A block of data:
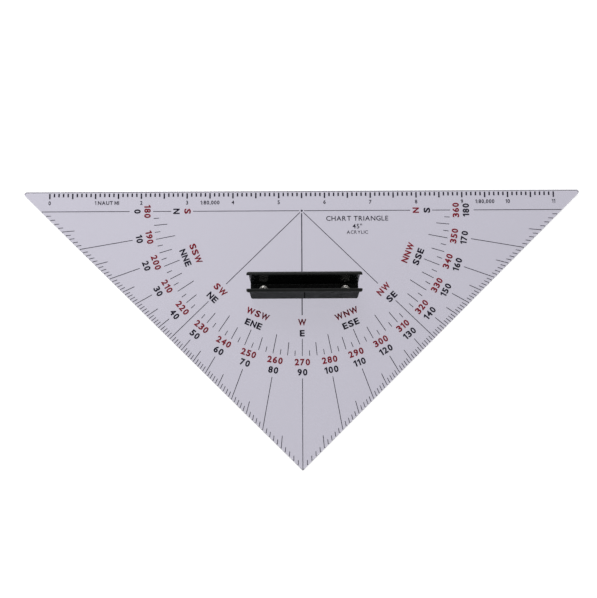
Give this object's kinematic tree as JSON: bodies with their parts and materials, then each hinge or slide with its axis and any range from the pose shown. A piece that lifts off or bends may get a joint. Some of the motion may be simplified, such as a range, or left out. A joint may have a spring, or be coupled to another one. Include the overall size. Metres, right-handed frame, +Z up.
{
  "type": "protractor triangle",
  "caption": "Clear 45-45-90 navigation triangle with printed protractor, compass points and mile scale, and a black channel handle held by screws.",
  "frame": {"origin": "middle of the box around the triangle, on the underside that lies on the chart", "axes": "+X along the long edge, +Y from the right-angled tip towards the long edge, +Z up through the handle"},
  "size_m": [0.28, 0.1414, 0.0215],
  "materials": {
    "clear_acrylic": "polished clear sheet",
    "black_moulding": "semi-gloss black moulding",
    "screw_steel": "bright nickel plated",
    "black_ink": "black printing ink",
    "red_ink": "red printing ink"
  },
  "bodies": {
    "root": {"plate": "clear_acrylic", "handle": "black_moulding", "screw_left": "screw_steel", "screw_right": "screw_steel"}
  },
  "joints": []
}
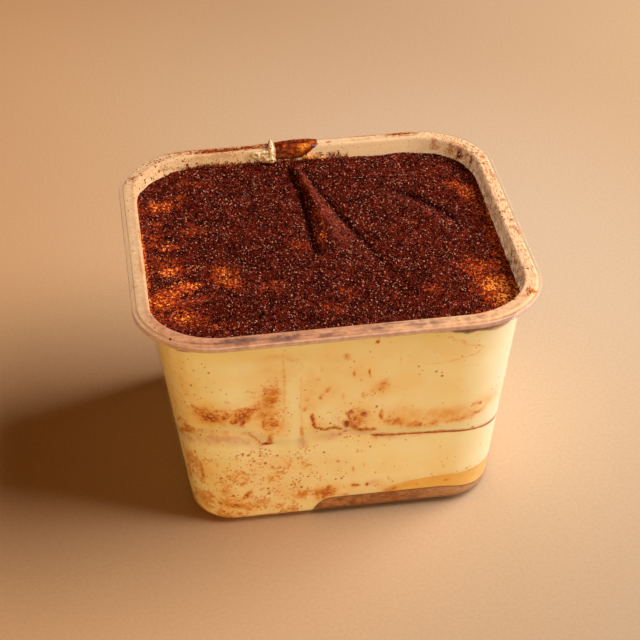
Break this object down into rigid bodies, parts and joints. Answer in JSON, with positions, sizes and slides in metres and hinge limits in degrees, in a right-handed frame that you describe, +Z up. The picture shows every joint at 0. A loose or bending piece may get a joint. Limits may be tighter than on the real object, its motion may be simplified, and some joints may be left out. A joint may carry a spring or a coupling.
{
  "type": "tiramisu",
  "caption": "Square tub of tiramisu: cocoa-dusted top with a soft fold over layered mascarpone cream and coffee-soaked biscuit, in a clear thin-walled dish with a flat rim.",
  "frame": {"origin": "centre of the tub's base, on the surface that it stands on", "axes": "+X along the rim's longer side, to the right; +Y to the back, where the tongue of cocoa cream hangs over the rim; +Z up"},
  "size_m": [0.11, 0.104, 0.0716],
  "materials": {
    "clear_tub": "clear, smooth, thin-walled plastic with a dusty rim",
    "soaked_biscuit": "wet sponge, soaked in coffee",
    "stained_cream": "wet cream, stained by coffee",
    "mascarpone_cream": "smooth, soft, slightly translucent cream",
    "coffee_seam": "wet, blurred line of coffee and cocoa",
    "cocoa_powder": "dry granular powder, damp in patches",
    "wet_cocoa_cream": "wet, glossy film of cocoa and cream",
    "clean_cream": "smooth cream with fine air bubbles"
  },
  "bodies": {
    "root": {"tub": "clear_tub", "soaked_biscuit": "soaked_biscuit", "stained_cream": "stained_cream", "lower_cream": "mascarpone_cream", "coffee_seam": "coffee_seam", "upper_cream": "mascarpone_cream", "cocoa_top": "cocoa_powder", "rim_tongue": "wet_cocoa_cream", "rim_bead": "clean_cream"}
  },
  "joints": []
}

### Written instruction
Without changing a word, restate the whole listing.

### Complete output
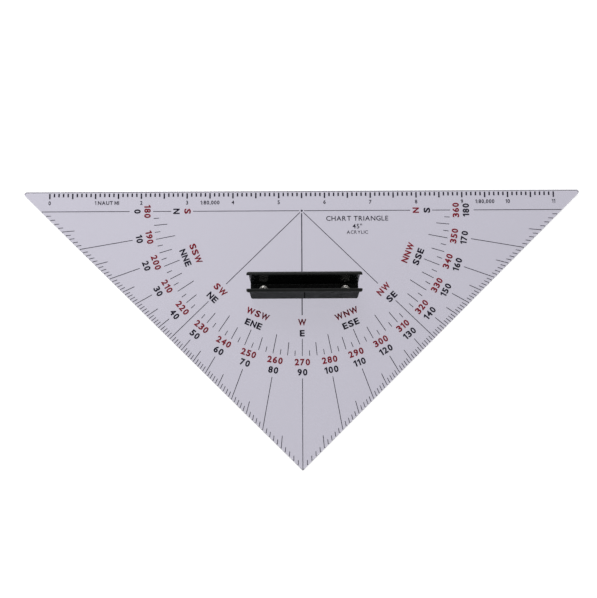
Give this object's kinematic tree as JSON: bodies with their parts and materials, then each hinge or slide with its axis and any range from the pose shown. A piece that lifts off or bends may get a joint. Some of the motion may be simplified, such as a range, or left out. A joint may have a spring, or be coupled to another one. Include the overall size. Metres, right-handed frame, +Z up.
{
  "type": "protractor triangle",
  "caption": "Clear 45-45-90 navigation triangle with printed protractor, compass points and mile scale, and a black channel handle held by screws.",
  "frame": {"origin": "middle of the box around the triangle, on the underside that lies on the chart", "axes": "+X along the long edge, +Y from the right-angled tip towards the long edge, +Z up through the handle"},
  "size_m": [0.28, 0.1414, 0.0215],
  "materials": {
    "clear_acrylic": "polished clear sheet",
    "black_moulding": "semi-gloss black moulding",
    "screw_steel": "bright nickel plated",
    "black_ink": "black printing ink",
    "red_ink": "red printing ink"
  },
  "bodies": {
    "root": {"plate": "clear_acrylic", "handle": "black_moulding", "screw_left": "screw_steel", "screw_right": "screw_steel"}
  },
  "joints": []
}
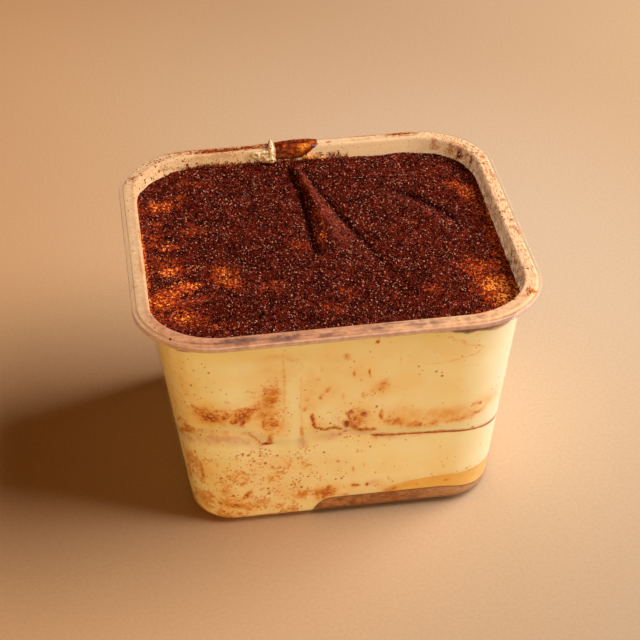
Break this object down into rigid bodies, parts and joints. Answer in JSON, with positions, sizes and slides in metres and hinge limits in degrees, in a right-handed frame that you describe, +Z up. The picture shows every joint at 0. A loose or bending piece may get a joint. Limits may be tighter than on the real object, its motion may be simplified, and some joints may be left out. A joint may carry a spring or a coupling.
{
  "type": "tiramisu",
  "caption": "Square tub of tiramisu: cocoa-dusted top with a soft fold over layered mascarpone cream and coffee-soaked biscuit, in a clear thin-walled dish with a flat rim.",
  "frame": {"origin": "centre of the tub's base, on the surface that it stands on", "axes": "+X along the rim's longer side, to the right; +Y to the back, where the tongue of cocoa cream hangs over the rim; +Z up"},
  "size_m": [0.11, 0.104, 0.0716],
  "materials": {
    "clear_tub": "clear, smooth, thin-walled plastic with a dusty rim",
    "soaked_biscuit": "wet sponge, soaked in coffee",
    "stained_cream": "wet cream, stained by coffee",
    "mascarpone_cream": "smooth, soft, slightly translucent cream",
    "coffee_seam": "wet, blurred line of coffee and cocoa",
    "cocoa_powder": "dry granular powder, damp in patches",
    "wet_cocoa_cream": "wet, glossy film of cocoa and cream",
    "clean_cream": "smooth cream with fine air bubbles"
  },
  "bodies": {
    "root": {"tub": "clear_tub", "soaked_biscuit": "soaked_biscuit", "stained_cream": "stained_cream", "lower_cream": "mascarpone_cream", "coffee_seam": "coffee_seam", "upper_cream": "mascarpone_cream", "cocoa_top": "cocoa_powder", "rim_tongue": "wet_cocoa_cream", "rim_bead": "clean_cream"}
  },
  "joints": []
}